Before my young friend arrived, I had prepared our art cart hoping there would be something that would catch her eye. Sure enough, the paint set was the the visual invitation that sparked her interest. While holding a paint set in one hand and a paint brush in the other, she turned and looked up at me. “Would you like to paint?” I asked. “Okay,” she said and she set them on the small work table.

She started to pull the child-sized chair out from beneath it to sit down. I knew this was the moment to step in to begin guiding. It was my job to slow her down and lead her through the process. Certainly, it would have been easier to collect the materials for her, open the paints and let her begin. But, as with all activities, there is so much to gain from start to finish. It’s the process not the end product that matters most.

I sat at her level and asked that she please “find my eyes.” Once she made eye contact with me, I knew she was listening and reassured her that she would soon be able to paint. “First, we have to set up the work together. Hmmm…Let’s see, (slowing down and pausing to give her time to process and follow my lead). I think we need a mat to protect the table from paint spills. Do you remember where the mats are kept?” With several color choices to choose from, she selected yellow and set it on the table. Next, using the same approach, she chose a soft cloth for spills, a piece of paper and a small ramekin bowl. She carried each to the table, one at a time.

She began to set the bowl on the table and started to lose her balance. I watched and trusted that she would recenter herself. Both her small and large motor coordination was working hard to stabilize. And they did. Incorporating movement helps to refine her large motor skills. Once centered, she gently placed the bowl on the mat showing great focus. I was delighted to have captured that moment!

As a reminder, I said, “we will need water for the painting activity. Would you like to pour the water into the squeeze bottle?” I demonstrated with slow and exaggerated movements. To open the bottle’s cap, I unscrewed its top and placed the bottle under our “work water” dispenser (there are two water dispensers: filtered for drinking and unfiltered for activities.) I then opened and closed the dispenser’s tap as she watched before inviting her to try.
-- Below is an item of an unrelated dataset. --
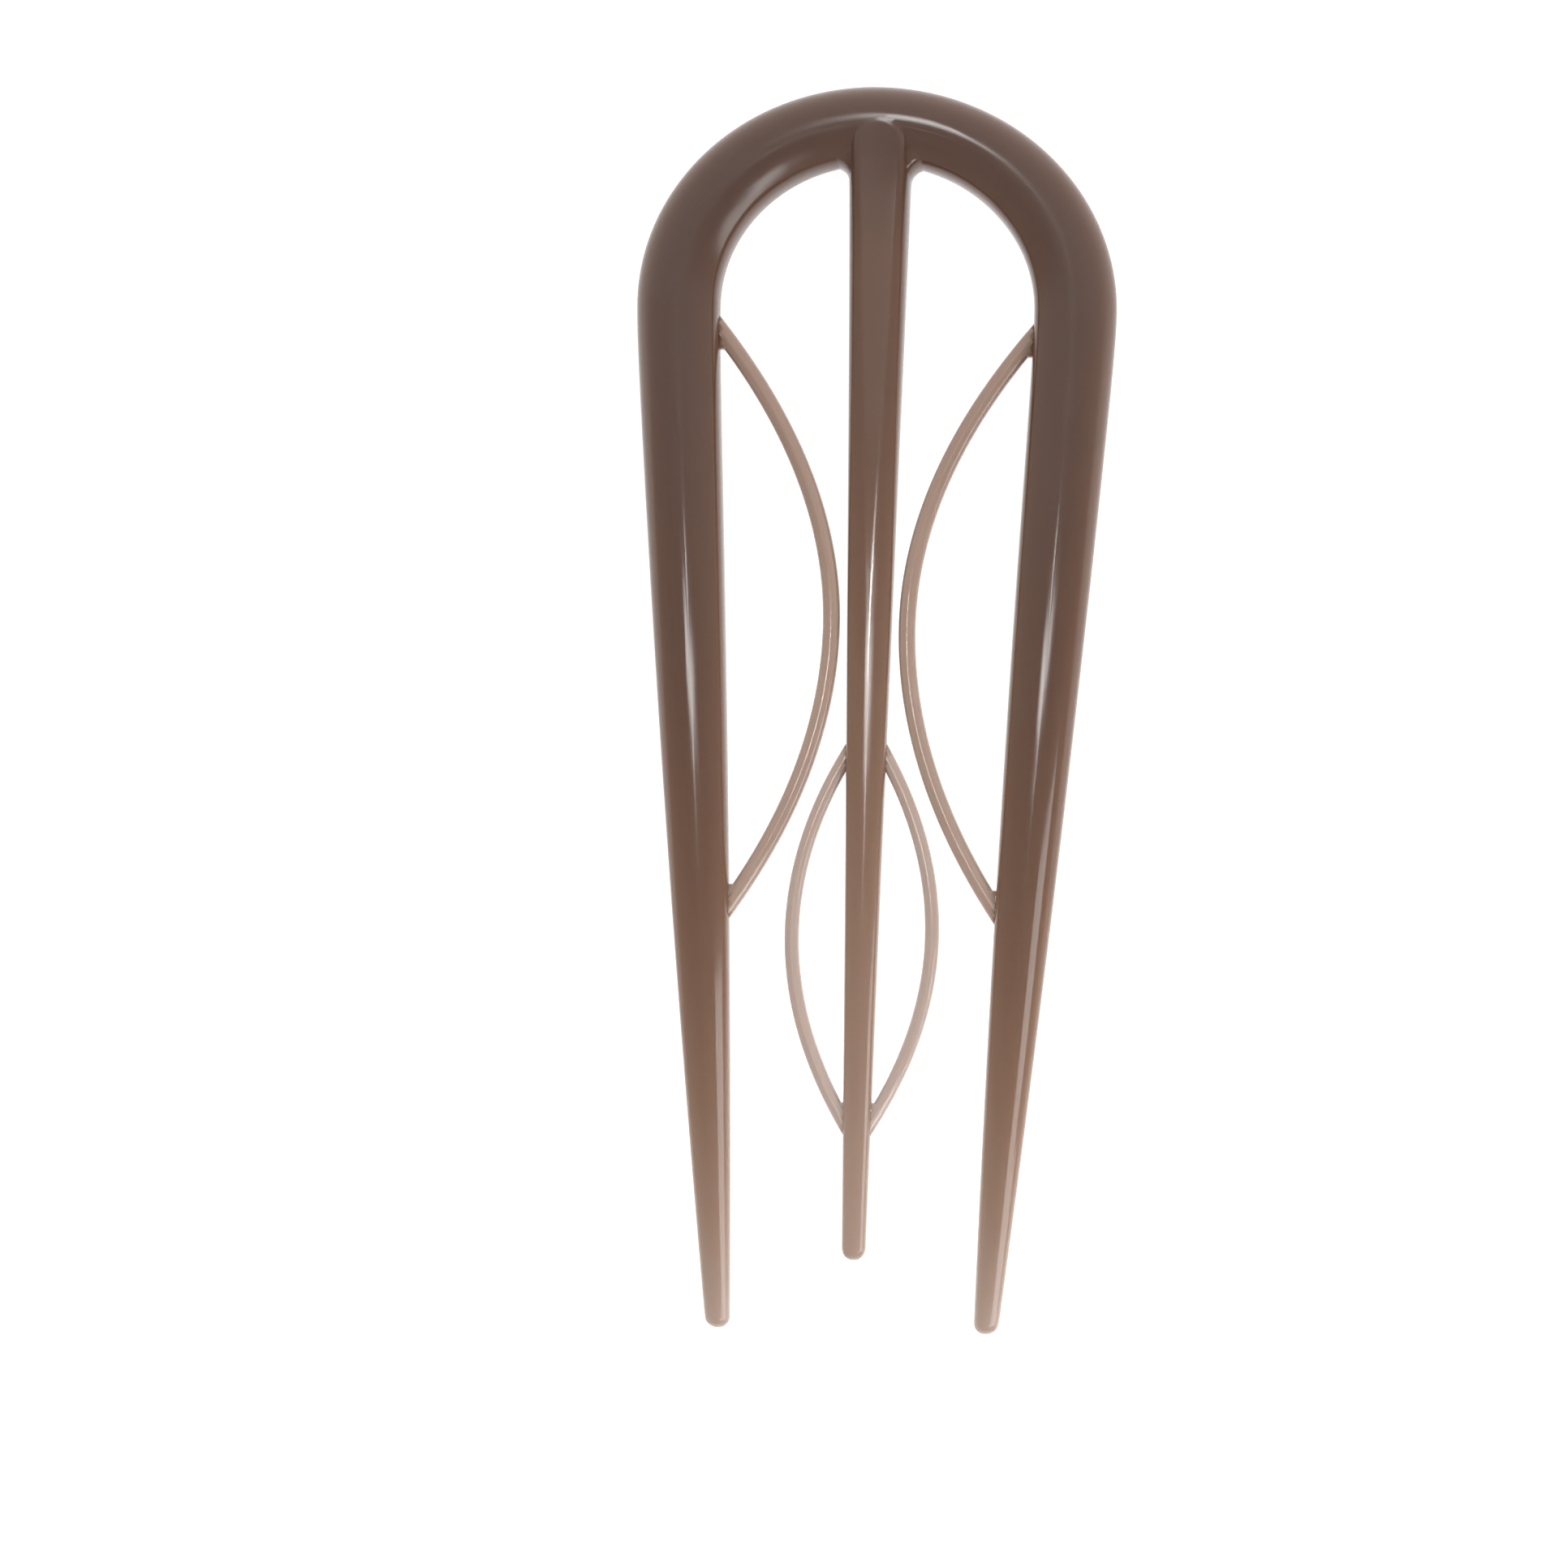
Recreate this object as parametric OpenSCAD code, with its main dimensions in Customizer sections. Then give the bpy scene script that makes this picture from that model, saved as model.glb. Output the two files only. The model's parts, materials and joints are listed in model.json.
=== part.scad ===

“Would you like to add work water to the squeeze bottle?” Normally, I would offer the child a small ceramic or glass pitcher to hold the water and pour from. Instead, I opted to offer her a squeeze bottle for this activity. Because of the pandemic and our recent move, she hasn’t had a lot of pouring opportunities here. With the many steps already involved, I felt the squeeze bottle was more familiar and therefore offered a greater chance for a successful water transfer outcome. With a little verbal and hands-on support from me, she filled the bottle with water, closed the dispenser tap and and tightened the bottle top. Once tight, she carried the bottle to the table upright and with two hands.

Coordinating her movements and positioning the small wooden chair was the next step. She had to make spatial judgements both with her body and the connection between the table and chair. She settled in and I asked, “Would you like me to push you closer to the table?” She smiled and said, “Okay.” While she added water to her ceramic bowl, I offered the simple language, “squeeze.” In between, she took a turn and said, “squeeze,” too.

Next, she dipped the brush in the water and then a paint color before making long horizontal strokes across the page. She continued for a short time and then paused to touch the paint with her fingers. After collecting the necessary sensorial information she needed, she returned to her brush strokes. She painted for all of about three minutes.

Was it worth all that work for three minutes of painting? Absolutely!! Painting was the invitation; however, the greater learning was in everything that led up to the painting. Simply by preparing an art cart with items that interested her, she left innately satisfied from her “work” and colorful art to remind her of all she had accomplished that morning: her growing independence, coordination, language, dexterity, balance, confidence, judgement, reasoning and so much more!